◆ **Short task**: Quote all of the entries word for word.

◆ **The records**:
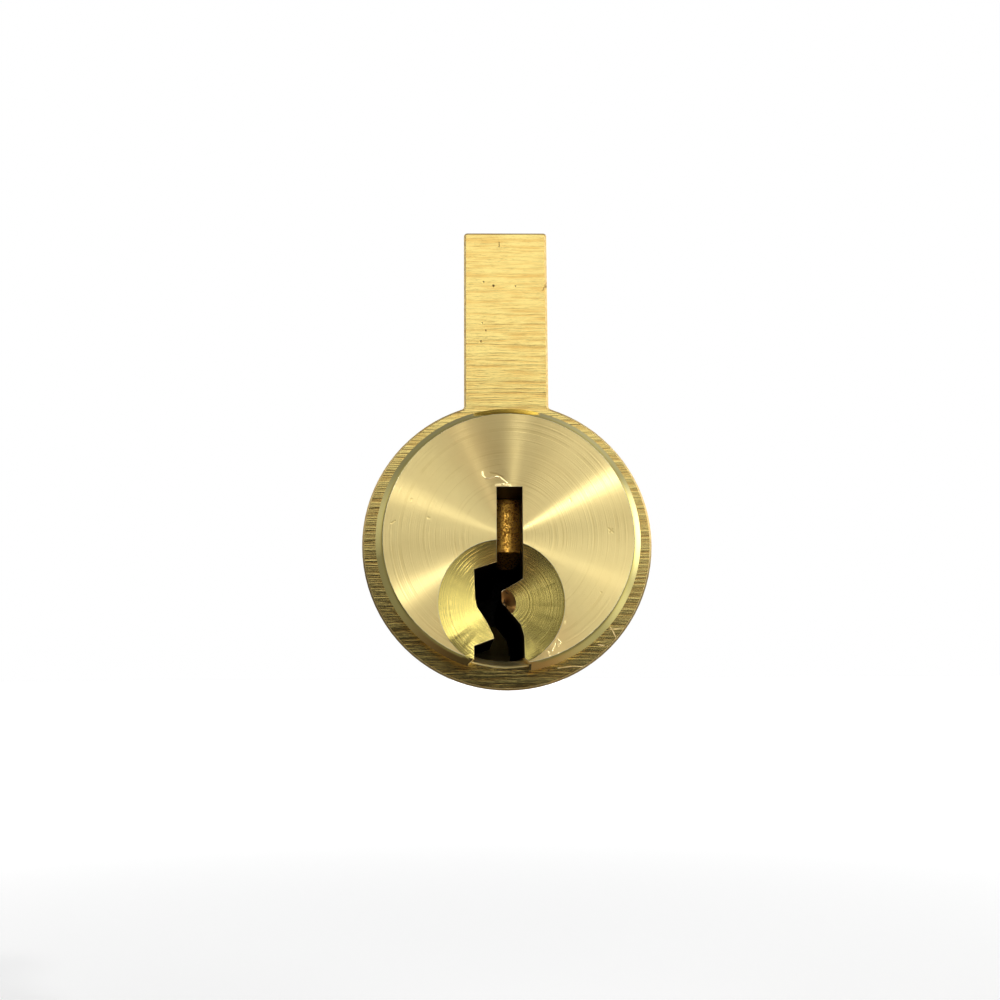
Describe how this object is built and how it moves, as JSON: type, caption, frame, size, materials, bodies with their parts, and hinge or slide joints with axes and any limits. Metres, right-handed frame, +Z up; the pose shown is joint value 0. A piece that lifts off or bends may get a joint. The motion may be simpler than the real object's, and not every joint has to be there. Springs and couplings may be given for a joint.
{
  "type": "key-in-lever lock cylinder",
  "caption": "Brass key-in-lever lock cylinder: a turned plug with a warded keyway in a barrel with an upright bible, sprung pin stacks, retaining cap and tailpiece.",
  "frame": {"origin": "on the plug's axis, in the plane of the shell's front face, where the cylinder seats in a lever's housing", "axes": "-Y out of the keyway towards the person with the key, +Y back along the plug to the tailpiece, +Z up through the bible and the pin stacks"},
  "size_m": [0.0158, 0.0454, 0.0259],
  "materials": {
    "shell_brass": "milled brass with straight horizontal tool lines",
    "plug_brass": "turned brass with fine concentric tool marks",
    "cap_brass": "turned brass",
    "cover_brass": "rolled brass strip",
    "pin_brass": "amber brass, darkened by handling oil",
    "driver_brass": "turned brass",
    "spring_bronze": "drawn bronze wire",
    "tailpiece_steel": "sheared steel bar"
  },
  "bodies": {
    "shell": {"shell": "shell_brass", "spring_cover": "cover_brass", "pin_spring_1": "spring_bronze", "pin_spring_2": "spring_bronze", "pin_spring_3": "spring_bronze", "pin_spring_4": "spring_bronze", "pin_spring_5": "spring_bronze", "pin_spring_6": "spring_bronze"},
    "plug": {"plug": "plug_brass", "plug_cap": "cap_brass", "cap_pin": "pin_brass", "cap_pin_spring": "spring_bronze", "tailpiece": "tailpiece_steel"},
    "bottom_pin_1": {"bottom_pin_1": "pin_brass"},
    "bottom_pin_2": {"bottom_pin_2": "pin_brass"},
    "bottom_pin_3": {"bottom_pin_3": "pin_brass"},
    "bottom_pin_4": {"bottom_pin_4": "pin_brass"},
    "bottom_pin_5": {"bottom_pin_5": "pin_brass"},
    "bottom_pin_6": {"bottom_pin_6": "pin_brass"},
    "driver_pin_1": {"driver_pin_1": "driver_brass"},
    "driver_pin_2": {"driver_pin_2": "driver_brass"},
    "driver_pin_3": {"driver_pin_3": "driver_brass"},
    "driver_pin_4": {"driver_pin_4": "driver_brass"},
    "driver_pin_5": {"driver_pin_5": "driver_brass"},
    "driver_pin_6": {"driver_pin_6": "driver_brass"}
  },
  "joints": [
    {"name": "plug_turn", "type": "hinge", "parent": "shell", "child": "plug", "pos_m": [0, 0.01336, 0], "axis": [0, 1, 0], "range_deg": [-360, 360]},
    {"name": "bottom_pin_1_slide", "type": "slide", "parent": "plug", "child": "bottom_pin_1", "axis": [0, 0, 1], "range_m": [-0.00036, 0.0024]},
    {"name": "bottom_pin_2_slide", "type": "slide", "parent": "plug", "child": "bottom_pin_2", "axis": [0, 0, 1], "range_m": [-0.00111, 0.0024]},
    {"name": "bottom_pin_3_slide", "type": "slide", "parent": "plug", "child": "bottom_pin_3", "axis": [0, 0, 1], "range_m": [-0.00071, 0.0024]},
    {"name": "bottom_pin_4_slide", "type": "slide", "parent": "plug", "child": "bottom_pin_4", "axis": [0, 0, 1], "range_m": [-0.00151, 0.0024]},
    {"name": "bottom_pin_5_slide", "type": "slide", "parent": "plug", "child": "bottom_pin_5", "axis": [0, 0, 1], "range_m": [-0.00091, 0.0024]},
    {"name": "bottom_pin_6_slide", "type": "slide", "parent": "plug", "child": "bottom_pin_6", "axis": [0, 0, 1], "range_m": [-0.00186, 0.0024]},
    {"name": "driver_pin_1_slide", "type": "slide", "parent": "shell", "child": "driver_pin_1", "axis": [0, 0, 1], "range_m": [-0.00036, 0.0024], "stiffness_N_per_m": 60, "springref_m": -0.004, "deforming": ["pin_spring_1"]},
    {"name": "driver_pin_2_slide", "type": "slide", "parent": "shell", "child": "driver_pin_2", "axis": [0, 0, 1], "range_m": [-0.00111, 0.0024], "stiffness_N_per_m": 60, "springref_m": -0.004, "deforming": ["pin_spring_2"]},
    {"name": "driver_pin_3_slide", "type": "slide", "parent": "shell", "child": "driver_pin_3", "axis": [0, 0, 1], "range_m": [-0.00071, 0.0024], "stiffness_N_per_m": 60, "springref_m": -0.004, "deforming": ["pin_spring_3"]},
    {"name": "driver_pin_4_slide", "type": "slide", "parent": "shell", "child": "driver_pin_4", "axis": [0, 0, 1], "range_m": [-0.00151, 0.0024], "stiffness_N_per_m": 60, "springref_m": -0.004, "deforming": ["pin_spring_4"]},
    {"name": "driver_pin_5_slide", "type": "slide", "parent": "shell", "child": "driver_pin_5", "axis": [0, 0, 1], "range_m": [-0.00091, 0.0024], "stiffness_N_per_m": 60, "springref_m": -0.004, "deforming": ["pin_spring_5"]},
    {"name": "driver_pin_6_slide", "type": "slide", "parent": "shell", "child": "driver_pin_6", "axis": [0, 0, 1], "range_m": [-0.00186, 0.0024], "stiffness_N_per_m": 60, "springref_m": -0.004, "deforming": ["pin_spring_6"]}
  ],
  "couplings": [
    {"joint": "driver_pin_1_slide", "follows": "bottom_pin_1_slide", "ratio": 1},
    {"joint": "driver_pin_2_slide", "follows": "bottom_pin_2_slide", "ratio": 1},
    {"joint": "driver_pin_3_slide", "follows": "bottom_pin_3_slide", "ratio": 1},
    {"joint": "driver_pin_4_slide", "follows": "bottom_pin_4_slide", "ratio": 1},
    {"joint": "driver_pin_5_slide", "follows": "bottom_pin_5_slide", "ratio": 1},
    {"joint": "driver_pin_6_slide", "follows": "bottom_pin_6_slide", "ratio": 1}
  ]
}
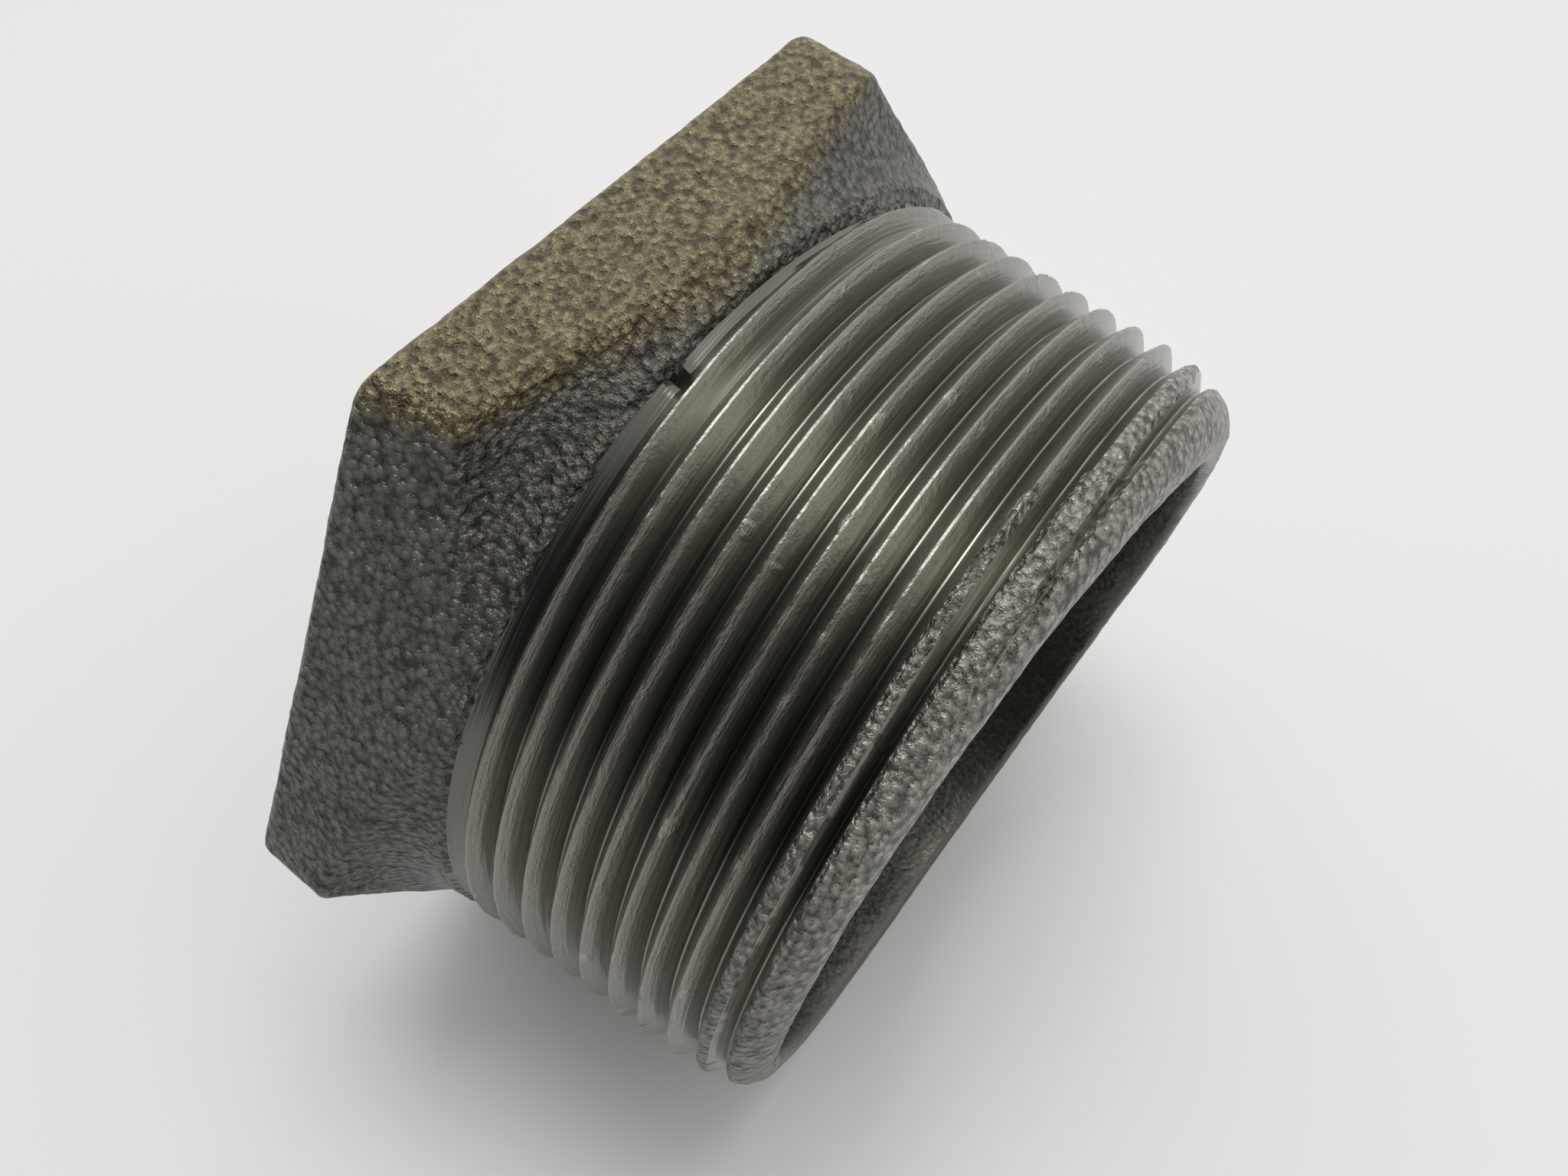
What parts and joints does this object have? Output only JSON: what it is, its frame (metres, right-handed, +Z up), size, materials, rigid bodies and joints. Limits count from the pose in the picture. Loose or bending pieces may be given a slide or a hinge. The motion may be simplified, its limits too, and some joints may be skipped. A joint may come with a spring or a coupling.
{
  "type": "hexagon reducing bush",
  "caption": "Malleable-iron hexagon reducing bush with an external taper pipe thread, an internal taper pipe thread in the head and a cored hollow at the lip.",
  "frame": {"origin": "on the ground under the middle of the bush, which lies on one wrench flat", "axes": "+X along the pipe axis from the hexagon head to the lip of the external thread, +Z up, out of the upper wrench flat, +Y across the corners of the hexagon"},
  "size_m": [0.0344, 0.0712, 0.0625],
  "materials": {
    "malleable_iron": "as cast, with die-cut threads"
  },
  "bodies": {
    "root": {"bush_casting": "malleable_iron"}
  },
  "joints": []
}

◆ **Correct result**:
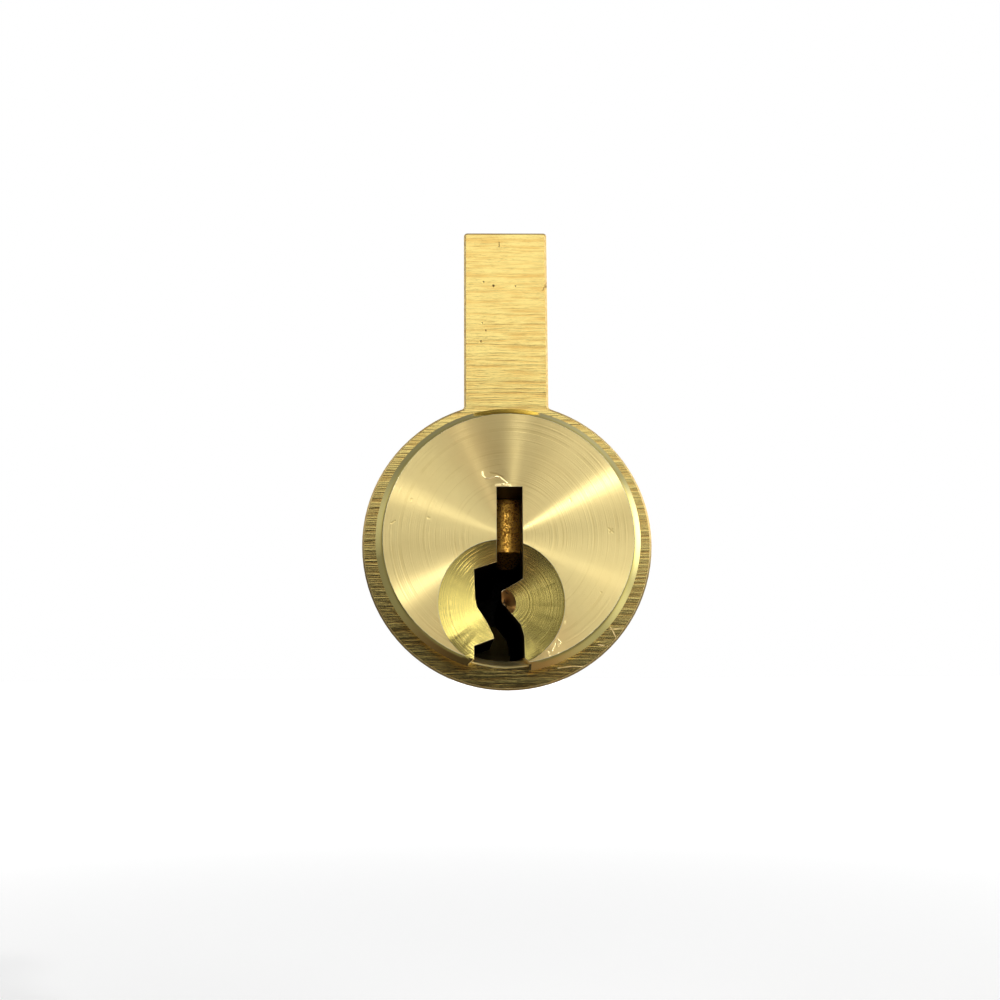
Describe how this object is built and how it moves, as JSON: type, caption, frame, size, materials, bodies with their parts, and hinge or slide joints with axes and any limits. Metres, right-handed frame, +Z up; the pose shown is joint value 0. A piece that lifts off or bends may get a joint. The motion may be simpler than the real object's, and not every joint has to be there. Springs and couplings may be given for a joint.
{
  "type": "key-in-lever lock cylinder",
  "caption": "Brass key-in-lever lock cylinder: a turned plug with a warded keyway in a barrel with an upright bible, sprung pin stacks, retaining cap and tailpiece.",
  "frame": {"origin": "on the plug's axis, in the plane of the shell's front face, where the cylinder seats in a lever's housing", "axes": "-Y out of the keyway towards the person with the key, +Y back along the plug to the tailpiece, +Z up through the bible and the pin stacks"},
  "size_m": [0.0158, 0.0454, 0.0259],
  "materials": {
    "shell_brass": "milled brass with straight horizontal tool lines",
    "plug_brass": "turned brass with fine concentric tool marks",
    "cap_brass": "turned brass",
    "cover_brass": "rolled brass strip",
    "pin_brass": "amber brass, darkened by handling oil",
    "driver_brass": "turned brass",
    "spring_bronze": "drawn bronze wire",
    "tailpiece_steel": "sheared steel bar"
  },
  "bodies": {
    "shell": {"shell": "shell_brass", "spring_cover": "cover_brass", "pin_spring_1": "spring_bronze", "pin_spring_2": "spring_bronze", "pin_spring_3": "spring_bronze", "pin_spring_4": "spring_bronze", "pin_spring_5": "spring_bronze", "pin_spring_6": "spring_bronze"},
    "plug": {"plug": "plug_brass", "plug_cap": "cap_brass", "cap_pin": "pin_brass", "cap_pin_spring": "spring_bronze", "tailpiece": "tailpiece_steel"},
    "bottom_pin_1": {"bottom_pin_1": "pin_brass"},
    "bottom_pin_2": {"bottom_pin_2": "pin_brass"},
    "bottom_pin_3": {"bottom_pin_3": "pin_brass"},
    "bottom_pin_4": {"bottom_pin_4": "pin_brass"},
    "bottom_pin_5": {"bottom_pin_5": "pin_brass"},
    "bottom_pin_6": {"bottom_pin_6": "pin_brass"},
    "driver_pin_1": {"driver_pin_1": "driver_brass"},
    "driver_pin_2": {"driver_pin_2": "driver_brass"},
    "driver_pin_3": {"driver_pin_3": "driver_brass"},
    "driver_pin_4": {"driver_pin_4": "driver_brass"},
    "driver_pin_5": {"driver_pin_5": "driver_brass"},
    "driver_pin_6": {"driver_pin_6": "driver_brass"}
  },
  "joints": [
    {"name": "plug_turn", "type": "hinge", "parent": "shell", "child": "plug", "pos_m": [0, 0.01336, 0], "axis": [0, 1, 0], "range_deg": [-360, 360]},
    {"name": "bottom_pin_1_slide", "type": "slide", "parent": "plug", "child": "bottom_pin_1", "axis": [0, 0, 1], "range_m": [-0.00036, 0.0024]},
    {"name": "bottom_pin_2_slide", "type": "slide", "parent": "plug", "child": "bottom_pin_2", "axis": [0, 0, 1], "range_m": [-0.00111, 0.0024]},
    {"name": "bottom_pin_3_slide", "type": "slide", "parent": "plug", "child": "bottom_pin_3", "axis": [0, 0, 1], "range_m": [-0.00071, 0.0024]},
    {"name": "bottom_pin_4_slide", "type": "slide", "parent": "plug", "child": "bottom_pin_4", "axis": [0, 0, 1], "range_m": [-0.00151, 0.0024]},
    {"name": "bottom_pin_5_slide", "type": "slide", "parent": "plug", "child": "bottom_pin_5", "axis": [0, 0, 1], "range_m": [-0.00091, 0.0024]},
    {"name": "bottom_pin_6_slide", "type": "slide", "parent": "plug", "child": "bottom_pin_6", "axis": [0, 0, 1], "range_m": [-0.00186, 0.0024]},
    {"name": "driver_pin_1_slide", "type": "slide", "parent": "shell", "child": "driver_pin_1", "axis": [0, 0, 1], "range_m": [-0.00036, 0.0024], "stiffness_N_per_m": 60, "springref_m": -0.004, "deforming": ["pin_spring_1"]},
    {"name": "driver_pin_2_slide", "type": "slide", "parent": "shell", "child": "driver_pin_2", "axis": [0, 0, 1], "range_m": [-0.00111, 0.0024], "stiffness_N_per_m": 60, "springref_m": -0.004, "deforming": ["pin_spring_2"]},
    {"name": "driver_pin_3_slide", "type": "slide", "parent": "shell", "child": "driver_pin_3", "axis": [0, 0, 1], "range_m": [-0.00071, 0.0024], "stiffness_N_per_m": 60, "springref_m": -0.004, "deforming": ["pin_spring_3"]},
    {"name": "driver_pin_4_slide", "type": "slide", "parent": "shell", "child": "driver_pin_4", "axis": [0, 0, 1], "range_m": [-0.00151, 0.0024], "stiffness_N_per_m": 60, "springref_m": -0.004, "deforming": ["pin_spring_4"]},
    {"name": "driver_pin_5_slide", "type": "slide", "parent": "shell", "child": "driver_pin_5", "axis": [0, 0, 1], "range_m": [-0.00091, 0.0024], "stiffness_N_per_m": 60, "springref_m": -0.004, "deforming": ["pin_spring_5"]},
    {"name": "driver_pin_6_slide", "type": "slide", "parent": "shell", "child": "driver_pin_6", "axis": [0, 0, 1], "range_m": [-0.00186, 0.0024], "stiffness_N_per_m": 60, "springref_m": -0.004, "deforming": ["pin_spring_6"]}
  ],
  "couplings": [
    {"joint": "driver_pin_1_slide", "follows": "bottom_pin_1_slide", "ratio": 1},
    {"joint": "driver_pin_2_slide", "follows": "bottom_pin_2_slide", "ratio": 1},
    {"joint": "driver_pin_3_slide", "follows": "bottom_pin_3_slide", "ratio": 1},
    {"joint": "driver_pin_4_slide", "follows": "bottom_pin_4_slide", "ratio": 1},
    {"joint": "driver_pin_5_slide", "follows": "bottom_pin_5_slide", "ratio": 1},
    {"joint": "driver_pin_6_slide", "follows": "bottom_pin_6_slide", "ratio": 1}
  ]
}
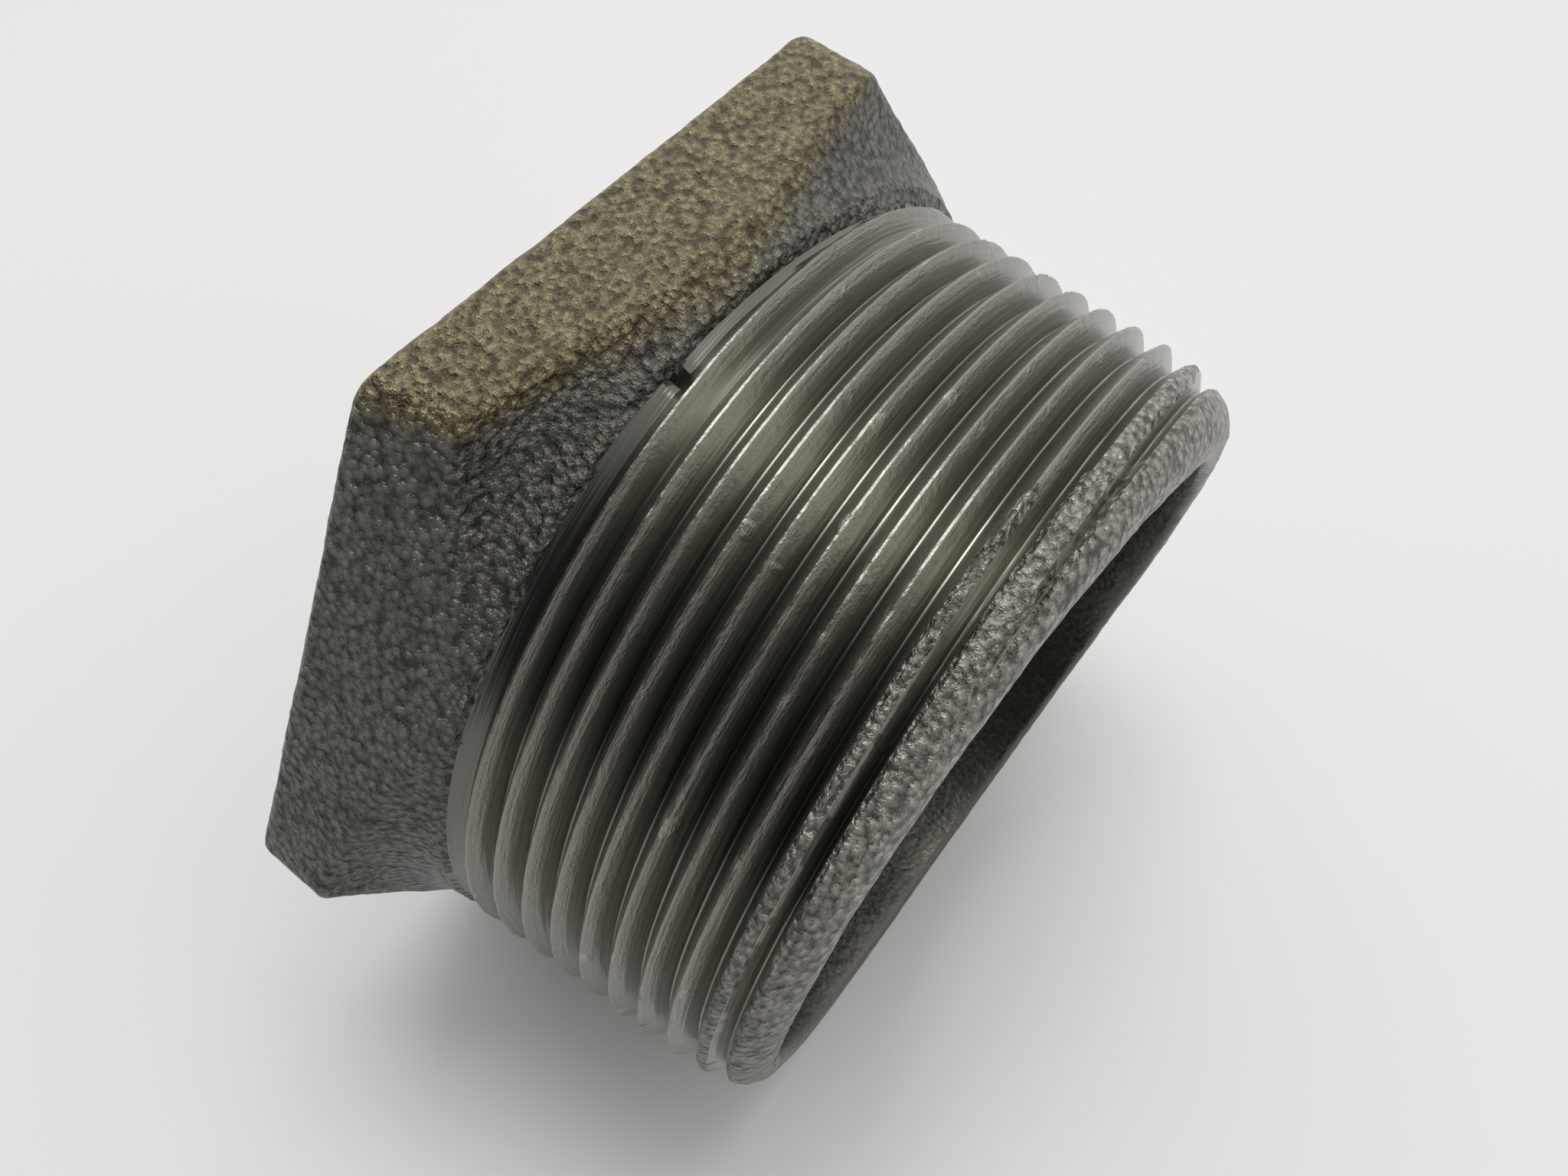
What parts and joints does this object have? Output only JSON: what it is, its frame (metres, right-handed, +Z up), size, materials, rigid bodies and joints. Limits count from the pose in the picture. Loose or bending pieces may be given a slide or a hinge. The motion may be simplified, its limits too, and some joints may be skipped. A joint may come with a spring or a coupling.
{
  "type": "hexagon reducing bush",
  "caption": "Malleable-iron hexagon reducing bush with an external taper pipe thread, an internal taper pipe thread in the head and a cored hollow at the lip.",
  "frame": {"origin": "on the ground under the middle of the bush, which lies on one wrench flat", "axes": "+X along the pipe axis from the hexagon head to the lip of the external thread, +Z up, out of the upper wrench flat, +Y across the corners of the hexagon"},
  "size_m": [0.0344, 0.0712, 0.0625],
  "materials": {
    "malleable_iron": "as cast, with die-cut threads"
  },
  "bodies": {
    "root": {"bush_casting": "malleable_iron"}
  },
  "joints": []
}